The figure of Hans Clauert is used in public art in the centre of Trebbin to brand the town.
How do you make small towns in rural areas more attractive? This is the central concern of a Baltic Sea INTERREG IVB project that I have been working on. Trans-in-Form brought together partners from Norway, Sweden, Germany, Poland, Latvia and Lithuania. Some of them have had to contend with serious loss of population, and especially young people, who move to the capitals or go abroad to work or study and never return. The project has experimented with a range of techniques to engage local politicians, officers and the public in thinking about what scope there is for action – locally, in co-operation together and across similar regions.
With one or two exceptions the partners in the TiF project are located outside convenient commuting range from a large city. Not surprisingly, the exceptions have the option of accommodating commuter growth, though before the project began commuting was more seen as a threat than as an opportunity.
A key early part of the project was to open up this debate and to disaggregate the idea of attractiveness, so as to recognise that attraction of residents, businesses and tourists all needed to be considered. A team from Telemark in Norway did this analysis that basically undertook a correlation analysis at municipality level of the change in jobs and net domestic migration. Thus the small Swedish town of Tranemo, for example, was found to be suffering net out-migration despite increasing jobs.
Using scenarios
An understanding of these pressures was used in a scenario building exercise in each town or region. The actual scenarios differed from place to place in tune with local situations. What was impressive was the extent to which these were used to engage local politicians and the public, and to feed ideas into statutory plans.
Story telling
Another feature of the project was story telling. At first this seemed a nebulous idea to some of the participants but two years down the line it has clearly been a success. Again different partners took it in different ways. For example the German town of Trebbin has focused on a legendary 16th local rogue and prankster, Hans Clauert. He figures in public art around the centre of the town. Streets and squares are named after him and there is even a Caluert’s beer and a Clauert’s schnapps.
Suwalki, near the Polish border with Lithuania, used the project to conduct a thorough re-branding of a town that had previously had a rather negative image. Jelgava in Latvia asked villagers as young as 3 and as old as 83 to tell stories to illustrate what made them proud of their village. A new logo for the local authority was produced. Joniskis in Lithuania asked people for their dreams for their town in the future.
In different ways in the different places, story-telling helped to reach out to groups often left out in conventional approaches to citizen consultation. It proved an innovative and valuable means to get policy makers and the public thinking in new ways about the place where they lived.
Urban design
A further important strand of the project has been work on using urban design to enhance the quality of public spaces. The partners invested considerable time in workshops and use of experts to help pursue this objective. In Suwalki, there was a design competition to regenerate Maria Konopnicka Square , a park in the centre that has been rather neglected for some time. The aim is to convert it into a space for cultural events, and to create new value and economic opportunities. The plan is for cafes and also temporary stands for selling regional products, along with fountains, chess tables and a children’s playground.
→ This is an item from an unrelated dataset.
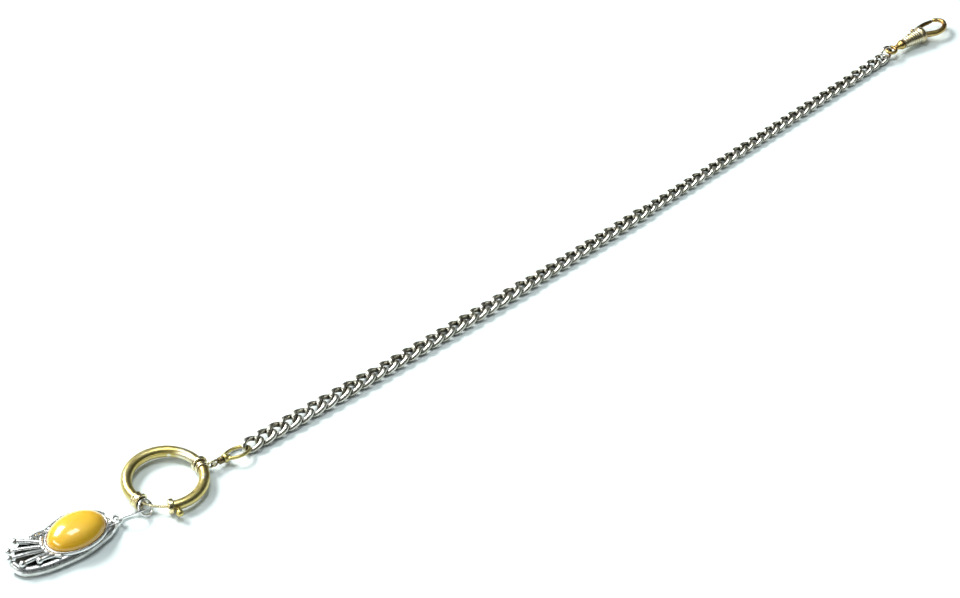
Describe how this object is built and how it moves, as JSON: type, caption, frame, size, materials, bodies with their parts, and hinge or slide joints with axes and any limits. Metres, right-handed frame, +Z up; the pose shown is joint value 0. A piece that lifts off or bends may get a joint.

Two of the partners, Notodden (Norway) and Vidzeme (Latvia) were also partners in the ESPON project on the Potential of Rural Regions (PURR). From the UK, Dumfries and Galloway, North Yorkshire County Council and the Cambrian Mountains in Wales were also researched in the ESPON project. There seems to have been a valuable cross-fertilisation between TiF and the PURR project. Neil Adams from London South Bank University, a member of the PURR research team, said he was very impressed by the imaginative way that TiF partners had tackled the challenges of involving local residents in thinking about ways to improve the places where they live.
New research on small towns
Small towns across Europe are the focus of a new ESPON study in which the University of the West of England will play an important role. TOWN is a project that will explore a number of questions:
• What kind of roles and functions do small and medium sized towns perform?
• What are the potentials and barriers for development of small and medium sized towns in different territorial contexts, and how can policy at different levels unleash the potentials and diminish the barriers in ways that strengthen their functional character?
• What type of governance and cooperation arrangements exist at various levels aiming to support the development of small and medium-sized towns and their territorial context, and how can policy further support these types of arrangements in order to strengthen their contribution to a more balanced territorial development of the European regions?
Wales will be one of the regions of Europe that this study will focus upon.
Practice and research
Trans-in-Form, PURR and TOWN have different approaches. Trans-in-Form is very much led by the practitioners, though researcher have provided important inputs along the way. TOWN will be a much more comprehensive and research-based project, that will look at small towns across the whole of Europe, and collect and analyse a lot of data. PURR comes someway between the two, with a narrower focus than TOWN but a stronger researcvh base than Trans-in-Form. However, what they all point to is the need for small towns to think in new ways, not least in terms of co-operating with neighbours and even across national boundaries. The key to sustaining such places seems to be a strong focus on local networks and stakeholder involvement. However, as the analysis in Trans-in-Form shows, national economic conditions also will significantly shape the attractiveness of a town in a Europe in which there is free movement of labour.